Requirement - Copy the data below exactly.

Provided data -
-.-.-
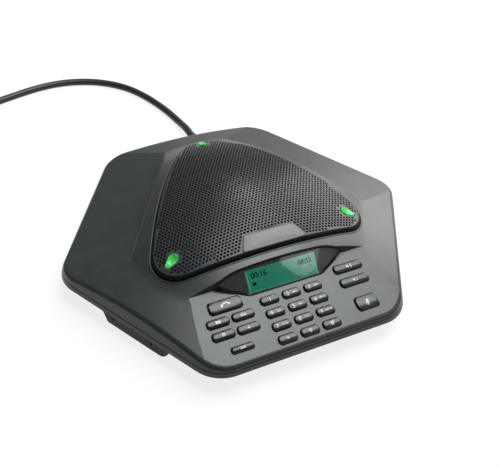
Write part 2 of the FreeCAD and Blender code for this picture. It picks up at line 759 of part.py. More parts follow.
def mic_d():
    """Distance from the centre to the inner face of a pod's outer wall."""
    return APOTHEM - POD_FRONT - POD_WALL


def foot_recess():
    width, height = FOOT_SIZE
    top = POD_UNDERSIDE + FOOT_SINK
    return slab(width + 2 * LITTLE, height + 2 * LITTLE, 4.0 + LITTLE, POD_UNDERSIDE - 1, top, 0, -foot_d())


def rubber_foot():
    width, height = FOOT_SIZE
    foot = slab(width, height, 4.0, 0, POD_UNDERSIDE + FOOT_SINK, 0, -foot_d())
    edges = [edge for edge in foot.Edges if edge.BoundBox.ZMax < 0.01]
    return foot.makeChamfer(0.4, edges)


def along(radius, x, z, y0, y1):
    """A cylinder along -Y between two distances from the centre."""
    return Part.makeCylinder(radius, y1 - y0, V(x, -y0, z), V(0, -1, 0))


def mic_cradle():
    """A rib on the pod's floor with a round seat for the microphone's boot."""
    outer_r = MIC_R + BOOT_WALL
    rib = box(MIC_AT - outer_r - 2, MIC_AT + outer_r + 2, -mic_d() + 1.5, -mic_d() + 4.5,
              POD_UNDERSIDE + POD_WALL - 0.3, PORT_Z)
    return rib.cut(along(outer_r + 0.1, MIC_AT, PORT_Z, mic_d() - 10, mic_d()))


def microphone():
    return along(MIC_R, MIC_AT, PORT_Z, mic_d() - 0.4 - MIC_LONG, mic_d() - 0.4)


def microphone_boot():
    back = mic_d() - MIC_LONG - 1.6
    boot = along(MIC_R + BOOT_WALL, MIC_AT, PORT_Z, back, mic_d() - 0.1)
    return boot.cut(along(MIC_R + 0.1, MIC_AT, PORT_Z, back + 1.1, mic_d()))


def standoff_places():
    width, height = MAIN_BOARD
    dx = width / 2 - STANDOFF_INSET
    dy = height / 2 - STANDOFF_INSET
    return [(x, MAIN_BOARD_Y + y) for x in (-dx, dx) for y in (-dy, dy)]


def bottom_cover():
    outside = base_block(BASE_UNDERSIDE, PARTING, 0)
    inside = base_block(BASE_TOP, PARTING + 5, WALL)
    pods = [to_side(pod_block(0, POD_UNDERSIDE, POD_TOP, APOTHEM - POD_FRONT - POD_DEPTH), side)
            for side in POD_SIDES]
    hollow = pod_block(POD_WALL, POD_UNDERSIDE + POD_WALL, POD_TOP + 1, APOTHEM - POD_DEPTH)
    lip_gap = WALL + 0.25
    lip = hexagon_block(cover_apothem(PARTING - 2, lip_gap), PARTING - 2,
                        cover_apothem(PARTING + 2, lip_gap), PARTING + 2, CORNER_R - lip_gap)
    inner_gap = lip_gap + 1.5
    lip = lip.cut(hexagon_block(cover_apothem(PARTING - 3, inner_gap), PARTING - 3,
                                cover_apothem(PARTING + 3, inner_gap), PARTING + 3,
                                CORNER_R - inner_gap))
    cover = fuse([outside] + pods).cut(inside)
    for side in POD_SIDES:
        cover = cover.cut(to_side(hollow, side))
    cradles = [to_side(mic_cradle(), side) for side in POD_SIDES]
    columns = [octagon(BOSS_R + 1.3, BASE_UNDERSIDE, SEAT_Z, p.x, p.y) for p in screw_places()]
    posts = [octagon(STANDOFF_R, BASE_TOP - 0.5, MAIN_BOARD_Z, x, y) for x, y in standoff_places()]
    cover = fuse([cover, lip] + cradles + columns + posts)
    for place in screw_places():
        cover = cover.cut(octagon(SCREW_HEAD_R + LITTLE, 0, SEAT_Z - 2.5, place.x, place.y))
        cover = cover.cut(octagon(SCREW_R + SCREW_FREE, 0, SEAT_Z + 1, place.x, place.y))
    for x, y in standoff_places():
        cover = cover.cut(octagon(SCREW_R + SCREW_FIT, BASE_UNDERSIDE + 1, MAIN_BOARD_Z + 1, x, y))
    for side in POD_SIDES:
        cover = cover.cut(to_side(foot_recess(), side))
        cover = cover.cut(to_side(along(PORT_R, MIC_AT, PORT_Z, mic_d() - 1, APOTHEM), side))
        if side != 90:
            cover = cover.cut(to_side(along(PORT_R, PORT_AT, PORT_Z, mic_d() - 1, APOTHEM), side))
    return cover.cut(along(RELIEF_NECK_R + LITTLE, RELIEF_X, RELIEF_Z, -APOTHEM - 5, -mic_d() + 2))


def housing_screws():
    return [sink_screw(p.x, p.y, SEAT_Z - 2.5, 12.0) for p in screw_places()]


def light_wire(grow, z):
    """A teardrop about the origin, its wide end towards the middle of the phone."""
    wide = LIGHT_WIDE / 2
    narrow = LIGHT_NARROW / 2
    span = LIGHT_LONG - wide - narrow
    lean = math.asin((wide - narrow) / span)
    wide_at = V(-LIGHT_LONG / 2 + wide, 0, z)
    narrow_at = V(LIGHT_LONG / 2 - narrow, 0, z)
    side = V(math.sin(lean), math.cos(lean), 0)
    other = V(side.x, -side.y, 0)
    w = wide + grow
    n = narrow + grow
    edges = [Part.Arc(wide_at + side * w, wide_at - V(w, 0, 0), wide_at + other * w).toShape(),
             Part.makeLine(wide_at + other * w, narrow_at + other * n),
             Part.Arc(narrow_at + other * n, narrow_at + V(n, 0, 0), narrow_at + side * n).toShape(),
             Part.makeLine(narrow_at + side * n, wide_at + side * w)]
    return Part.Wire(edges)


def light_block(grow, z0, z1):
    block = Part.Face(light_wire(grow, z0)).extrude(V(0, 0, z1 - z0))
    block.translate(V(LIGHT_AT, 0, 0))
    return block


def status_light(side):
    """A light guide from the board on the tray up through the grille."""
    guide = light_block(-LITTLE, TRAY_TOP + BOARD_THICK + 1.5, DOME_TOP)
    guide = guide.common(dome(GRILLE_TOP + LIGHT_PROUD))
    level = GRILLE_TOP - GRILLE_THICK - 0.2
    flange = light_block(LIGHT_FLANGE, TRAY_TOP, DOME_TOP).common(dome(level)).cut(dome(level - 1.2))
    return turn(guide.fuse(flange).removeSplitter(), side)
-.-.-
Response to the task -
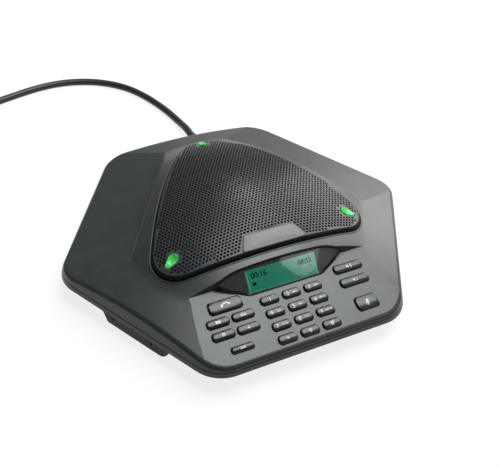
Write part 2 of the FreeCAD and Blender code for this picture. It picks up at line 759 of part.py. More parts follow.
def mic_d():
    """Distance from the centre to the inner face of a pod's outer wall."""
    return APOTHEM - POD_FRONT - POD_WALL


def foot_recess():
    width, height = FOOT_SIZE
    top = POD_UNDERSIDE + FOOT_SINK
    return slab(width + 2 * LITTLE, height + 2 * LITTLE, 4.0 + LITTLE, POD_UNDERSIDE - 1, top, 0, -foot_d())


def rubber_foot():
    width, height = FOOT_SIZE
    foot = slab(width, height, 4.0, 0, POD_UNDERSIDE + FOOT_SINK, 0, -foot_d())
    edges = [edge for edge in foot.Edges if edge.BoundBox.ZMax < 0.01]
    return foot.makeChamfer(0.4, edges)


def along(radius, x, z, y0, y1):
    """A cylinder along -Y between two distances from the centre."""
    return Part.makeCylinder(radius, y1 - y0, V(x, -y0, z), V(0, -1, 0))


def mic_cradle():
    """A rib on the pod's floor with a round seat for the microphone's boot."""
    outer_r = MIC_R + BOOT_WALL
    rib = box(MIC_AT - outer_r - 2, MIC_AT + outer_r + 2, -mic_d() + 1.5, -mic_d() + 4.5,
              POD_UNDERSIDE + POD_WALL - 0.3, PORT_Z)
    return rib.cut(along(outer_r + 0.1, MIC_AT, PORT_Z, mic_d() - 10, mic_d()))


def microphone():
    return along(MIC_R, MIC_AT, PORT_Z, mic_d() - 0.4 - MIC_LONG, mic_d() - 0.4)


def microphone_boot():
    back = mic_d() - MIC_LONG - 1.6
    boot = along(MIC_R + BOOT_WALL, MIC_AT, PORT_Z, back, mic_d() - 0.1)
    return boot.cut(along(MIC_R + 0.1, MIC_AT, PORT_Z, back + 1.1, mic_d()))


def standoff_places():
    width, height = MAIN_BOARD
    dx = width / 2 - STANDOFF_INSET
    dy = height / 2 - STANDOFF_INSET
    return [(x, MAIN_BOARD_Y + y) for x in (-dx, dx) for y in (-dy, dy)]


def bottom_cover():
    outside = base_block(BASE_UNDERSIDE, PARTING, 0)
    inside = base_block(BASE_TOP, PARTING + 5, WALL)
    pods = [to_side(pod_block(0, POD_UNDERSIDE, POD_TOP, APOTHEM - POD_FRONT - POD_DEPTH), side)
            for side in POD_SIDES]
    hollow = pod_block(POD_WALL, POD_UNDERSIDE + POD_WALL, POD_TOP + 1, APOTHEM - POD_DEPTH)
    lip_gap = WALL + 0.25
    lip = hexagon_block(cover_apothem(PARTING - 2, lip_gap), PARTING - 2,
                        cover_apothem(PARTING + 2, lip_gap), PARTING + 2, CORNER_R - lip_gap)
    inner_gap = lip_gap + 1.5
    lip = lip.cut(hexagon_block(cover_apothem(PARTING - 3, inner_gap), PARTING - 3,
                                cover_apothem(PARTING + 3, inner_gap), PARTING + 3,
                                CORNER_R - inner_gap))
    cover = fuse([outside] + pods).cut(inside)
    for side in POD_SIDES:
        cover = cover.cut(to_side(hollow, side))
    cradles = [to_side(mic_cradle(), side) for side in POD_SIDES]
    columns = [octagon(BOSS_R + 1.3, BASE_UNDERSIDE, SEAT_Z, p.x, p.y) for p in screw_places()]
    posts = [octagon(STANDOFF_R, BASE_TOP - 0.5, MAIN_BOARD_Z, x, y) for x, y in standoff_places()]
    cover = fuse([cover, lip] + cradles + columns + posts)
    for place in screw_places():
        cover = cover.cut(octagon(SCREW_HEAD_R + LITTLE, 0, SEAT_Z - 2.5, place.x, place.y))
        cover = cover.cut(octagon(SCREW_R + SCREW_FREE, 0, SEAT_Z + 1, place.x, place.y))
    for x, y in standoff_places():
        cover = cover.cut(octagon(SCREW_R + SCREW_FIT, BASE_UNDERSIDE + 1, MAIN_BOARD_Z + 1, x, y))
    for side in POD_SIDES:
        cover = cover.cut(to_side(foot_recess(), side))
        cover = cover.cut(to_side(along(PORT_R, MIC_AT, PORT_Z, mic_d() - 1, APOTHEM), side))
        if side != 90:
            cover = cover.cut(to_side(along(PORT_R, PORT_AT, PORT_Z, mic_d() - 1, APOTHEM), side))
    return cover.cut(along(RELIEF_NECK_R + LITTLE, RELIEF_X, RELIEF_Z, -APOTHEM - 5, -mic_d() + 2))


def housing_screws():
    return [sink_screw(p.x, p.y, SEAT_Z - 2.5, 12.0) for p in screw_places()]


def light_wire(grow, z):
    """A teardrop about the origin, its wide end towards the middle of the phone."""
    wide = LIGHT_WIDE / 2
    narrow = LIGHT_NARROW / 2
    span = LIGHT_LONG - wide - narrow
    lean = math.asin((wide - narrow) / span)
    wide_at = V(-LIGHT_LONG / 2 + wide, 0, z)
    narrow_at = V(LIGHT_LONG / 2 - narrow, 0, z)
    side = V(math.sin(lean), math.cos(lean), 0)
    other = V(side.x, -side.y, 0)
    w = wide + grow
    n = narrow + grow
    edges = [Part.Arc(wide_at + side * w, wide_at - V(w, 0, 0), wide_at + other * w).toShape(),
             Part.makeLine(wide_at + other * w, narrow_at + other * n),
             Part.Arc(narrow_at + other * n, narrow_at + V(n, 0, 0), narrow_at + side * n).toShape(),
             Part.makeLine(narrow_at + side * n, wide_at + side * w)]
    return Part.Wire(edges)


def light_block(grow, z0, z1):
    block = Part.Face(light_wire(grow, z0)).extrude(V(0, 0, z1 - z0))
    block.translate(V(LIGHT_AT, 0, 0))
    return block


def status_light(side):
    """A light guide from the board on the tray up through the grille."""
    guide = light_block(-LITTLE, TRAY_TOP + BOARD_THICK + 1.5, DOME_TOP)
    guide = guide.common(dome(GRILLE_TOP + LIGHT_PROUD))
    level = GRILLE_TOP - GRILLE_THICK - 0.2
    flange = light_block(LIGHT_FLANGE, TRAY_TOP, DOME_TOP).common(dome(level)).cut(dome(level - 1.2))
    return turn(guide.fuse(flange).removeSplitter(), side)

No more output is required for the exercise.